Requirement >> Your task is to repeat the listing exactly.

Data segment >>

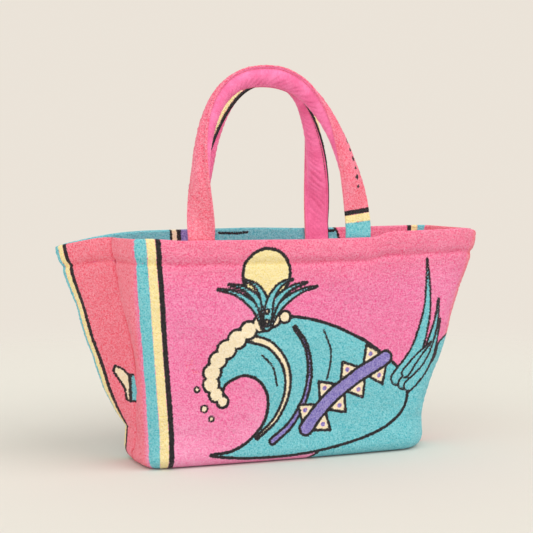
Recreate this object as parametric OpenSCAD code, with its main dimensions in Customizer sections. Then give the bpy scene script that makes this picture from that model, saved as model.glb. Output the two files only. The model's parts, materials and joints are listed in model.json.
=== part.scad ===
// Terry towelling tote: a soft open bag with a boxed base, a turned hem round
// the mouth, a smooth lining and two padded carrying handles.
// Origin: centre of the base on the floor. +X to the right of the front face,
// the front face looks to -Y, +Z up. Millimetres.

/* [Body] */
// Height of the body, floor to rim
body_h = 300; // [250:5:360]
// Length of the mouth, end to end
mouth_len = 582; // [485:1:700]
// Depth of the mouth, front to back
mouth_depth = 176; // [146:1:212]
// Length of the base, end to end
base_len = 432; // [360:1:518]
// Depth of the base, front to back
base_depth = 116; // [96:1:140]
// Height of the upright boxed foot of the walls
boxed_h = 46; // [30:1:70]
// Radius of the bottom edge
bottom_r = 18; // [12:1:24]

/* [Mouth shape] */
// How far the front left corner sits in from the mouth's left end
front_left_in = 60; // [0:1:90]
// How far the front right corner sits in from the mouth's right end
front_right_in = 24; // [10:1:60]
// How far the right end is nipped together at the front
right_nip = 26; // [0:1:45]
// Where the front edge begins to turn in towards the nipped end
nip_from_x = 150; // [130:1:180]
// How far the back right corner sits in from the mouth's right end
back_right_in = 36; // [10:1:60]
// How far the left side seam is drawn in from the mouth's left end
left_seam_in = 52; // [20:1:80]
// Outward belly of the front and back at the base
base_belly = 7; // [0:1:15]
// Droop of the rim at the back left corner
rim_droop = 16; // [0:1:25]
// How far the droop reaches along the rim
droop_reach = 110; // [60:5:160]
// How far the back left corner stands out past the mouth's left end
left_splay = 16; // [0:1:24]

/* [Cloth] */
// Thickness of the terry
terry_t = 3.2; // [2:0.1:4.5]
// Thickness of the smooth lining
lining_t = 0.8; // [0.5:0.1:1.5]
// Depth of the turned hem round the mouth
hem_h = 30; // [20:1:40]
// Thickness of the sewing thread
thread_t = 0.8; // [0.5:0.1:1.2]
// Clearance between layers that are only laid together
layer_gap = 0.2; // [0.1:0.05:0.5]

/* [Handles] */
// Width of the handle straps
strap_w = 36; // [26:1:44]
// Thickness of the terry on the handles
strap_terry_t = 2.4; // [1.5:0.1:3.5]
// Half the thickness of the stuffing at the grip
stuffing_r = 8; // [4:0.5:10]
// Half the stuffing's width, as a share of half the strap
stuffing_share = 0.78; // [0.6:0.01:0.85]
// Rise of the handles above the rim, to the middle of the grip
handle_rise = 205; // [170:1:255]
// Squareness of the handles' left shoulders, where 2 is an ellipse
left_power = 2.45; // [2:0.05:3.2]
// Squareness of the front handle's right shoulder
front_right_power = 2.15; // [2:0.05:3.2]
// Squareness of the back handle's right shoulder
back_right_power = 2.6; // [2:0.05:3.2]
// Distance between the feet of the front handle
front_span = 219; // [180:1:265]
// Middle of the front handle, from the middle of the base
front_x = -28; // [-50:1:50]
// Sideways lean of the front handle's top
front_sway = -17; // [-25:1:25]
// Distance between the feet of the back handle
back_span = 171; // [140:1:210]
// Middle of the back handle, from the middle of the base
back_x = -2; // [-50:1:50]
// Sideways lean of the back handle's top
back_sway = 5; // [-25:1:25]
// Lean of both handles' tops over the mouth
handle_lean = 12; // [0:1:25]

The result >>
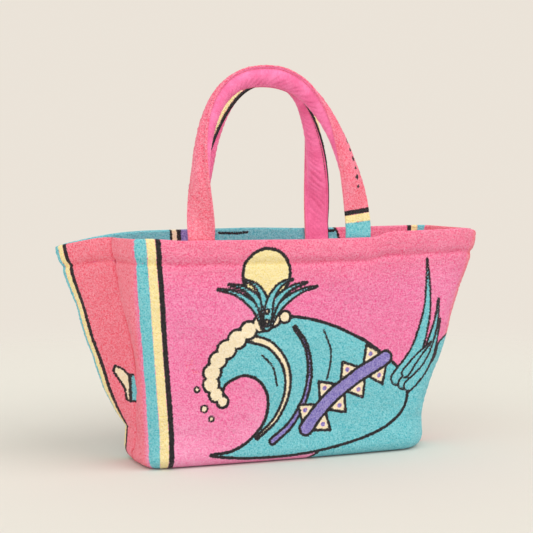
Recreate this object as parametric OpenSCAD code, with its main dimensions in Customizer sections. Then give the bpy scene script that makes this picture from that model, saved as model.glb. Output the two files only. The model's parts, materials and joints are listed in model.json.
=== part.scad ===
// Terry towelling tote: a soft open bag with a boxed base, a turned hem round
// the mouth, a smooth lining and two padded carrying handles.
// Origin: centre of the base on the floor. +X to the right of the front face,
// the front face looks to -Y, +Z up. Millimetres.

/* [Body] */
// Height of the body, floor to rim
body_h = 300; // [250:5:360]
// Length of the mouth, end to end
mouth_len = 582; // [485:1:700]
// Depth of the mouth, front to back
mouth_depth = 176; // [146:1:212]
// Length of the base, end to end
base_len = 432; // [360:1:518]
// Depth of the base, front to back
base_depth = 116; // [96:1:140]
// Height of the upright boxed foot of the walls
boxed_h = 46; // [30:1:70]
// Radius of the bottom edge
bottom_r = 18; // [12:1:24]

/* [Mouth shape] */
// How far the front left corner sits in from the mouth's left end
front_left_in = 60; // [0:1:90]
// How far the front right corner sits in from the mouth's right end
front_right_in = 24; // [10:1:60]
// How far the right end is nipped together at the front
right_nip = 26; // [0:1:45]
// Where the front edge begins to turn in towards the nipped end
nip_from_x = 150; // [130:1:180]
// How far the back right corner sits in from the mouth's right end
back_right_in = 36; // [10:1:60]
// How far the left side seam is drawn in from the mouth's left end
left_seam_in = 52; // [20:1:80]
// Outward belly of the front and back at the base
base_belly = 7; // [0:1:15]
// Droop of the rim at the back left corner
rim_droop = 16; // [0:1:25]
// How far the droop reaches along the rim
droop_reach = 110; // [60:5:160]
// How far the back left corner stands out past the mouth's left end
left_splay = 16; // [0:1:24]

/* [Cloth] */
// Thickness of the terry
terry_t = 3.2; // [2:0.1:4.5]
// Thickness of the smooth lining
lining_t = 0.8; // [0.5:0.1:1.5]
// Depth of the turned hem round the mouth
hem_h = 30; // [20:1:40]
// Thickness of the sewing thread
thread_t = 0.8; // [0.5:0.1:1.2]
// Clearance between layers that are only laid together
layer_gap = 0.2; // [0.1:0.05:0.5]

/* [Handles] */
// Width of the handle straps
strap_w = 36; // [26:1:44]
// Thickness of the terry on the handles
strap_terry_t = 2.4; // [1.5:0.1:3.5]
// Half the thickness of the stuffing at the grip
stuffing_r = 8; // [4:0.5:10]
// Half the stuffing's width, as a share of half the strap
stuffing_share = 0.78; // [0.6:0.01:0.85]
// Rise of the handles above the rim, to the middle of the grip
handle_rise = 205; // [170:1:255]
// Squareness of the handles' left shoulders, where 2 is an ellipse
left_power = 2.45; // [2:0.05:3.2]
// Squareness of the front handle's right shoulder
front_right_power = 2.15; // [2:0.05:3.2]
// Squareness of the back handle's right shoulder
back_right_power = 2.6; // [2:0.05:3.2]
// Distance between the feet of the front handle
front_span = 219; // [180:1:265]
// Middle of the front handle, from the middle of the base
front_x = -28; // [-50:1:50]
// Sideways lean of the front handle's top
front_sway = -17; // [-25:1:25]
// Distance between the feet of the back handle
back_span = 171; // [140:1:210]
// Middle of the back handle, from the middle of the base
back_x = -2; // [-50:1:50]
// Sideways lean of the back handle's top
back_sway = 5; // [-25:1:25]
// Lean of both handles' tops over the mouth
handle_lean = 12; // [0:1:25]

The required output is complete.